Kraus, 57, like many of the property owners around him, sought out Wimauma for its cheaper land prices. About 4,000 people live here, 70 percent of them Hispanic. The landscape is filled with fish farms and nurseries and farm workers' trailers.
A mile or 2 away, a Wal-Mart Supercenter and about 2,000 homes are drawn in plans sitting on the desks of Hillsborough County planners.
And then there are the dogs. Residents report seeing packs of them wandering down the road or on their property. Kraus said just about every property owner along his street has a story of a lost goat or a lost antelope, even a lost wallaby.
"Wimauma is a pretty transient population, and what's happening is development is coming in with $300,000 homes going in opposite trailers for farm workers," said Dennis McCullough, an investigative supervisor with Hillsborough County's Department of Animal Services. "And I think as development is starting to move into this area, you are seeing a clash of two different lifestyles."

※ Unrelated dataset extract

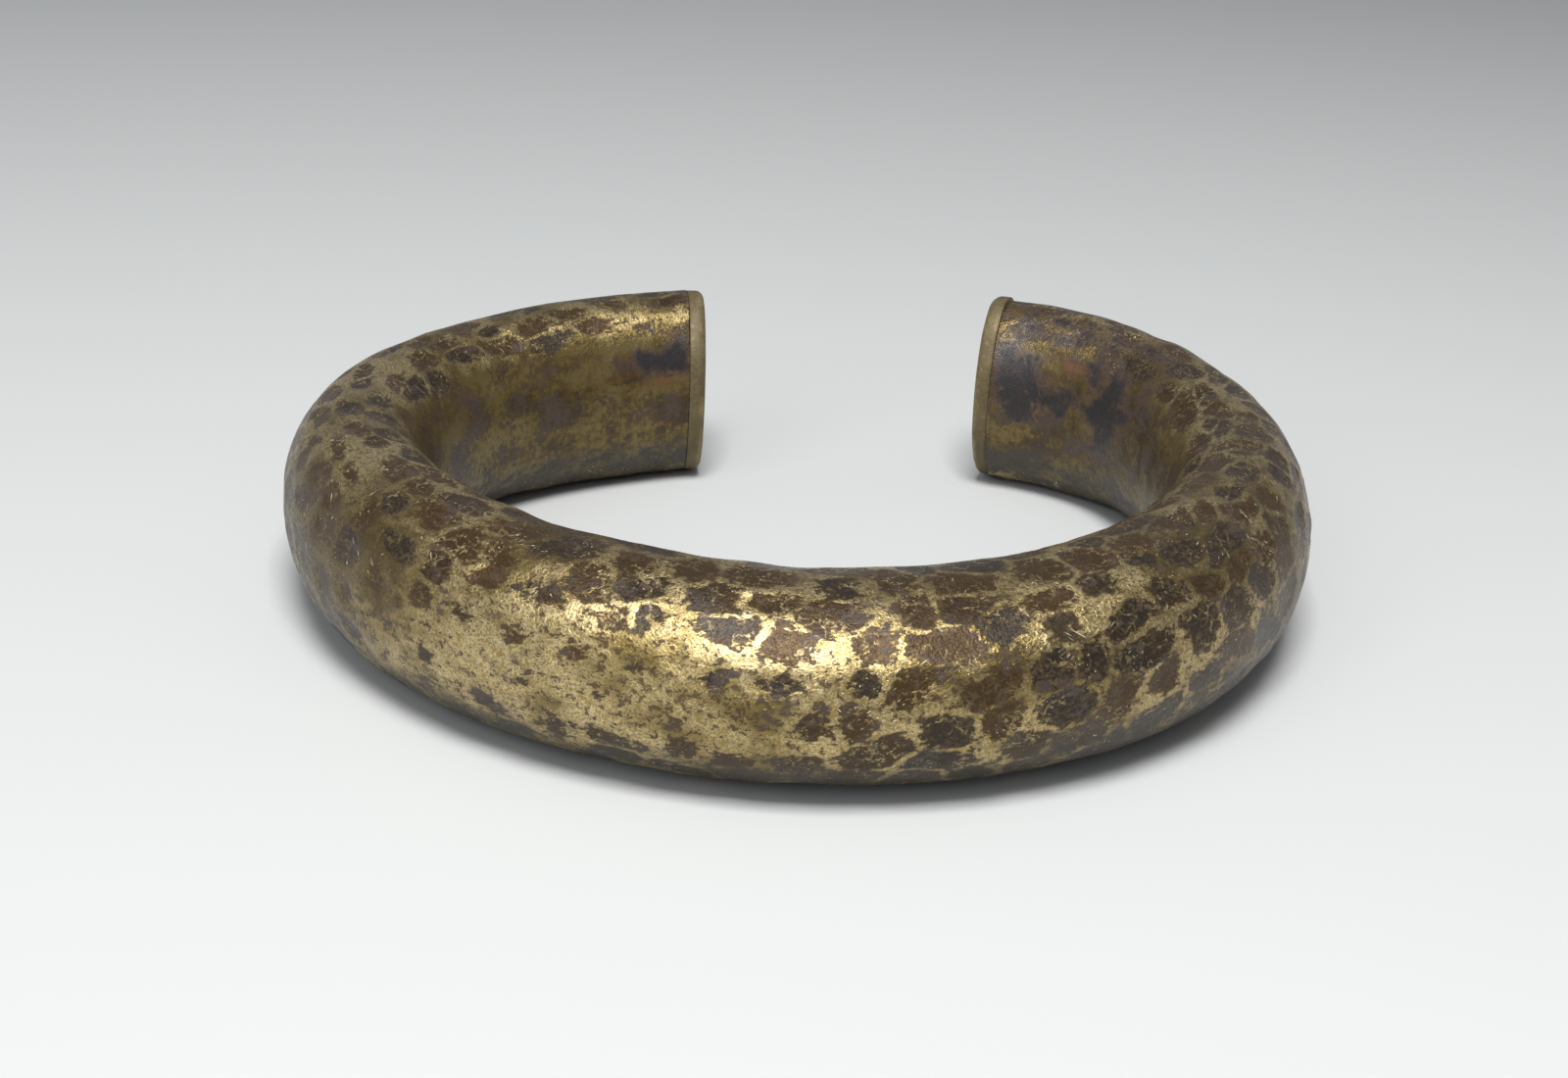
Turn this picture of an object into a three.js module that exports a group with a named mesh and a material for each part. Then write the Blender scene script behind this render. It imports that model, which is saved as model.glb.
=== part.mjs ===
import * as THREE from 'three';

// An open bangle. A heavy oval tube of hammered brass is bent into a C, and each end of the tube
// is closed by a flat plate. It lies on its side: the bow is towards -Y, the mouth towards +Y.
// Lengths are in millimetres, angles in degrees, and +Z is up.

// ---- Bend of the tube's centreline ------------------------------------------------------------
// From the middle of the bow each side runs through three arcs: the wide bow, a tighter shoulder,
// and the arm that ends at the mouth. The bangle was bent by hand, so its sides differ.
const BOW_RADIUS = 36.6;

const LEFT_BOW_SWEEP = 85;
const LEFT_SHOULDER_RADIUS = 24.3;
const LEFT_SHOULDER_SWEEP = 64.5;
const LEFT_ARM_RADIUS = 48.5;
const LEFT_ARM_SWEEP = 24.7;

const RIGHT_BOW_SWEEP = 99.5;
const RIGHT_SHOULDER_RADIUS = 20.5;
const RIGHT_SHOULDER_SWEEP = 53.5;
const RIGHT_ARM_RADIUS = 34.5;
const RIGHT_ARM_SWEEP = 0.5;

// Half the length over which one arc eases into the next.
const EASE_LENGTH = 6;

// ---- Section of the tube ----------------------------------------------------------------------
// Width is measured across the ring, height along Z. The waist lies on each side between the
// middle of the bow and the end, at this share of the way.
const BOW_WIDTH = 16.8;
const BOW_HEIGHT = 14.8;
const WAIST_WIDTH = 12.3;
const WAIST_HEIGHT = 16.3;
const END_WIDTH = 11.6;
const END_HEIGHT = 17.5;
const WAIST_SHARE = 0.55;

// Exponent of the section's outline: 2 is an ellipse, and more is fuller at the corners.
const SECTION_FULLNESS = 2.1;
const WALL = 1.4;

// ---- Ends -------------------------------------------------------------------------------------
// A positive cut leaves the outer side of the tube longer, so that the end looks into the ring.
// The slant of the cut fades out of the tube's sections over the run.
const LEFT_END_CUT = 12;
const RIGHT_END_CUT = -3;
const CUT_RUN = 8;

const PLATE_THICKNESS = 1.2;
// The solder seam between the tube and a plate.
const SEAM = 0.3;
// The right plate was soldered on a little high, so its top edge stands proud of the tube.
const RIGHT_PLATE_LIFT = 0.35;

// ---- Fineness of the faceted surfaces ---------------------------------------------------------
const STEP_LENGTH = 3;
const SIDES = 24;

const WORN_BRASS = { color: 0x7d6a42, roughness: 0.42, metalness: 0.95 };
const RUBBED_BRASS = { color: 0xa8935c, roughness: 0.36, metalness: 1 };

const { degToRad, lerp, smoothstep } = THREE.MathUtils;

/** The lengths and the curvature of one side of the bend, measured from the middle of the bow. */
function bendSide(bowSweep, shoulderRadius, shoulderSweep, armRadius, armSweep) {
  const shoulderStart = BOW_RADIUS * degToRad(bowSweep);
  const armStart = shoulderStart + shoulderRadius * degToRad(shoulderSweep);
  const length = armStart + armRadius * degToRad(armSweep);
  const curvatureAt = (along) => {
    const intoShoulder = smoothstep(along, shoulderStart - EASE_LENGTH, shoulderStart + EASE_LENGTH);
    const intoArm = smoothstep(along, armStart - EASE_LENGTH, armStart + EASE_LENGTH);
    return lerp(lerp(1 / BOW_RADIUS, 1 / shoulderRadius, intoShoulder), 1 / armRadius, intoArm);
  };
  return { length, curvatureAt };
}

/** Walks the centreline of one side in equal steps, as if it were the right-hand side. */
function walkSide(side) {
  const stepCount = Math.ceil(side.length / STEP_LENGTH);
  const step = side.length / stepCount;
  const places = [{ x: 0, y: 0, heading: 0, share: 0, toEnd: side.length }];
  for (let i = 1; i <= stepCount; i += 1) {
    const last = places[i - 1];
    const turn = side.curvatureAt((i - 0.5) * step) * step;
    const chordHeading = last.heading + turn / 2;
    places.push({
      x: last.x + step * Math.cos(chordHeading),
      y: last.y + step * Math.sin(chordHeading),
      heading: last.heading + turn,
      share: i / stepCount,
      toEnd: side.length - i * step,
    });
  }
  return places;
}

/** A size of the section at a share of the way from the bow to an end. */
function sectionSize(share, atBow, atWaist, atEnd) {
  const toWaist = smoothstep(share, 0, WAIST_SHARE);
  const toEnd = smoothstep(share, WAIST_SHARE, 1);
  return lerp(lerp(atBow, atWaist, toWaist), atEnd, toEnd);
}

/** A section of the tube at one place: its middle, its directions, its half sizes and its slant. */
function makeSection(place, slantAtEnd) {
  const halfHeight = sectionSize(place.share, BOW_HEIGHT, WAIST_HEIGHT, END_HEIGHT) / 2;
  return {
    middle: new THREE.Vector3(place.x, place.y, halfHeight),
    forward: new THREE.Vector3(Math.cos(place.heading), Math.sin(place.heading), 0),
    outward: new THREE.Vector3(Math.sin(place.heading), -Math.cos(place.heading), 0),
    halfWidth: sectionSize(place.share, BOW_WIDTH, WAIST_WIDTH, END_WIDTH) / 2,
    halfHeight,
    slant: slantAtEnd * Math.max(0, 1 - place.toEnd / CUT_RUN),
  };
}

/** The tube's sections in order, from the left end over the bow to the right end. */
function tubeSections() {
  const left = bendSide(
    LEFT_BOW_SWEEP, LEFT_SHOULDER_RADIUS, LEFT_SHOULDER_SWEEP, LEFT_ARM_RADIUS, LEFT_ARM_SWEEP,
  );
  const right = bendSide(
    RIGHT_BOW_SWEEP, RIGHT_SHOULDER_RADIUS, RIGHT_SHOULDER_SWEEP, RIGHT_ARM_RADIUS, RIGHT_ARM_SWEEP,
  );
  const leftSlant = -Math.tan(degToRad(LEFT_END_CUT));
  const rightSlant = Math.tan(degToRad(RIGHT_END_CUT));
  const leftSections = walkSide(left)
    .map((place) => ({ ...place, x: -place.x, heading: -place.heading }))
    .map((place) => makeSection(place, leftSlant))
    .reverse();
  const rightSections = walkSide(right).map((place) => makeSection(place, rightSlant));
  return [...leftSections, ...rightSections.slice(1)];
}

/** A point on the unit outline of the section: x runs outwards and y runs up. */
function outlinePoint(index) {
  const angle = (2 * Math.PI * index) / SIDES;
  const fuller = (value) => Math.sign(value) * Math.abs(value) ** (2 / SECTION_FULLNESS);
  return new THREE.Vector2(fuller(Math.cos(angle)), fuller(Math.sin(angle)));
}

/** The ring of points around one section, drawn in from the outside by the inset. */
function sectionRing(section, inset) {
  return Array.from({ length: SIDES }, (_, index) => {
    const point = outlinePoint(index);
    const out = point.x * (section.halfWidth - inset);
    return section.middle.clone()
      .addScaledVector(section.outward, out)
      .addScaledVector(section.forward, out * section.slant)
      .setZ(section.middle.z + point.y * (section.halfHeight - inset));
  });
}

/** The tube: an outer skin, a bore inside it, and a flat rim that joins them at each end. */
function tubeGeometry(sections) {
  const rings = [...sections.map((section) => sectionRing(section, 0)),
    ...sections.map((section) => sectionRing(section, WALL))];
  const faces = [];
  const bridge = (ringA, ringB) => {
    const startA = ringA * SIDES;
    const startB = ringB * SIDES;
    for (let side = 0; side < SIDES; side += 1) {
      const next = (side + 1) % SIDES;
      faces.push(startA + side, startB + side, startA + next);
      faces.push(startB + side, startB + next, startA + next);
    }
  };
  const last = sections.length - 1;
  const bore = sections.length;
  for (let ring = 0; ring < last; ring += 1) {
    bridge(ring, ring + 1);
    bridge(bore + ring + 1, bore + ring);
  }
  bridge(bore, 0);
  bridge(last, bore + last);
  const geometry = new THREE.BufferGeometry().setFromPoints(rings.flat());
  geometry.setIndex(faces);
  geometry.computeVertexNormals();
  return geometry;
}

/**
 * A flat plate with the outline of the tube's cut end, standing off it by the seam. The tube runs
 * forward from its left end to its right end, so outOfTube is -1 at the left end and 1 at the right.
 */
function endPlate(name, section, outOfTube, lift) {
  const up = new THREE.Vector3(0, 0, 1);
  const across = section.outward.clone().addScaledVector(section.forward, section.slant);
  const normal = up.clone().cross(across).normalize().multiplyScalar(outOfTube);
  const stretch = across.length();
  const outline = Array.from({ length: SIDES }, (_, index) => {
    const point = outlinePoint(index);
    return new THREE.Vector2(point.x * section.halfWidth * stretch, point.y * section.halfHeight);
  });
  const geometry = new THREE.ExtrudeGeometry(new THREE.Shape(outline), {
    depth: PLATE_THICKNESS,
    bevelEnabled: false,
  });

  const plate = new THREE.Mesh(geometry, new THREE.MeshStandardMaterial(RUBBED_BRASS));
  plate.name = name;
  const sideways = up.clone().cross(normal);
  plate.quaternion.setFromRotationMatrix(new THREE.Matrix4().makeBasis(sideways, up, normal));
  plate.position.copy(section.middle).addScaledVector(normal, SEAM).addScaledVector(up, lift);
  return plate;
}

const sections = tubeSections();
const tube = new THREE.Mesh(tubeGeometry(sections), new THREE.MeshStandardMaterial(WORN_BRASS));
tube.name = 'hammered_tube';

const bangle = new THREE.Group();
bangle.add(
  tube,
  endPlate('left_end_plate', sections[0], -1, 0),
  endPlate('right_end_plate', sections[sections.length - 1], 1, RIGHT_PLATE_LIFT),
);

// The origin is at the bottom of the bangle, under the middle of its box.
bangle.updateMatrixWorld(true);
const box = new THREE.Box3().setFromObject(bangle, true);
const middle = box.getCenter(new THREE.Vector3());
bangle.position.set(-middle.x, -middle.y, -box.min.z);

export default bangle;
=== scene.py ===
import logging
import math
from dataclasses import dataclass, field
from enum import Enum
from typing import Any, Union

import bmesh
import bpy
import numpy as np
from mathutils import Matrix, Vector


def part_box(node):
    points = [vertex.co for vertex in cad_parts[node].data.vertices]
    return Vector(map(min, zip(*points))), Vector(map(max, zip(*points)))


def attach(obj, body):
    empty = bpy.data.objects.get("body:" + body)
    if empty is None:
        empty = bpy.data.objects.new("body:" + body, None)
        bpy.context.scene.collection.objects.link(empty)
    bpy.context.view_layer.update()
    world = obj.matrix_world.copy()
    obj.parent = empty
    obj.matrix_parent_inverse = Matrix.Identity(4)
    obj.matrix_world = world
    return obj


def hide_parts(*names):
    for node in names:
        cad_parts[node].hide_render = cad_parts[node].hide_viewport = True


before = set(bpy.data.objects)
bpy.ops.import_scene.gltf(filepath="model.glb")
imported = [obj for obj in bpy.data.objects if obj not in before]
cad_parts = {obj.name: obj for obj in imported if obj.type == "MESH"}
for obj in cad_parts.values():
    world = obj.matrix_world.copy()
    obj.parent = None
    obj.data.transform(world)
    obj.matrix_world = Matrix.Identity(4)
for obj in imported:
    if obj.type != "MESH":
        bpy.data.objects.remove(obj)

log = logging.getLogger("bangle")

MM = 0.001
TURN = 2.0 * math.pi

Array = np.ndarray
Span = tuple[float, float]
Colour = tuple[float, float, float]
Place = tuple[float, float, float]


# ---- Small helpers ----


def lerp(low: Any, high: Any, share: Any) -> Any:
    """Returns the value at a share of the way from low to high."""
    return low + (high - low) * share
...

David Kitchen, a tropical fish farmer just down the street from Kraus, has been battling dogs for the past eight years. Kitchen has about 50 to 60 exotic animals on his 23 acres, including three tigers, 11 leopards, bears, baboons, deer, antelope, wallaroos, wallabies, black swans and white swans that roam around an Old West town he built.
He's lost about 10 animals to dogs, despite an elaborate array of fences and pens. He has shot dead three dogs that came onto his property.
"People started moving in here, and dogs started running around more," said Kitchen, 62, who's lived here 38 years.
Many of the dogs belong to fellow rural landowners who don't feel the need to keep their dogs on a leash. Others belong to farm workers who leave them behind when they depart. Still others are dumped at the end of the back roads because it's a quiet place to leave an unwanted dog.
Kraus and others said animal control workers listen patiently to their complaints but are not taking the problem seriously enough.
McCullough, the animal control supervisor, acknowledged Wimauma has a stray dog problem but said Hillsborough's Animal Services Department does not have the staff to be proactive.
"This is an issue across rural Florida,"' said Jim Hosler, an economic development team leader with the Hillsborough Planning Commission. "It's hard to catch dogs in that area. There are a lot of abandoned buildings and trailers, a lot of abandoned fish farms and illegal dumps. Dogs can live on the fringe and be successful. If I was a feral dog, that's where I'd want to live.
"So unless you start to have open season on dogs, it's going to be an interesting transition."
* * *
Once it turned dark, Kraus went out to retrieve the goat. No dogs had shown up.
"This is no fun, is it, dude?" he said to the goat, as he led it away for the night. "Yeah, it's no fun for me, either."
It's hard for Kraus to remove the image of his dead goats and sheep from his head. When his employees arrived in the morning, six of the dogs were still milling around. By the time an animal control officer got there, they were gone.
Kraus said the officer told him to shoot at dogs that come onto his property. This is legal if someone is protecting his livestock, animal control officials said.
So now Kraus has become the predator.
The other day, two dogs appeared. He aimed his rifle at them and pulled the trigger three or four times. Dirt rose near the dogs, but they got away.
"I love animals," Kraus said. "This is not me."
He recognized the dogs as belonging to a neighbor and called animal control officers. They cited the neighbor for letting a black Labrador retriever and pit bullterrier mix run at large, a $110 offense.
An animal control officer left Kraus with a trap cage and encouraged him to place cat food in it. But when Kraus saw fresh dog tracks on his property, he figured the trap was not working. So now he has returned to using the goat as bait.
"I shouldn't have to do this," he said. "If these were the mayor's goats, something would be done about this. But this is Wimauma, and so it's not."
--Times researcher Caryn Baird contributed to this report.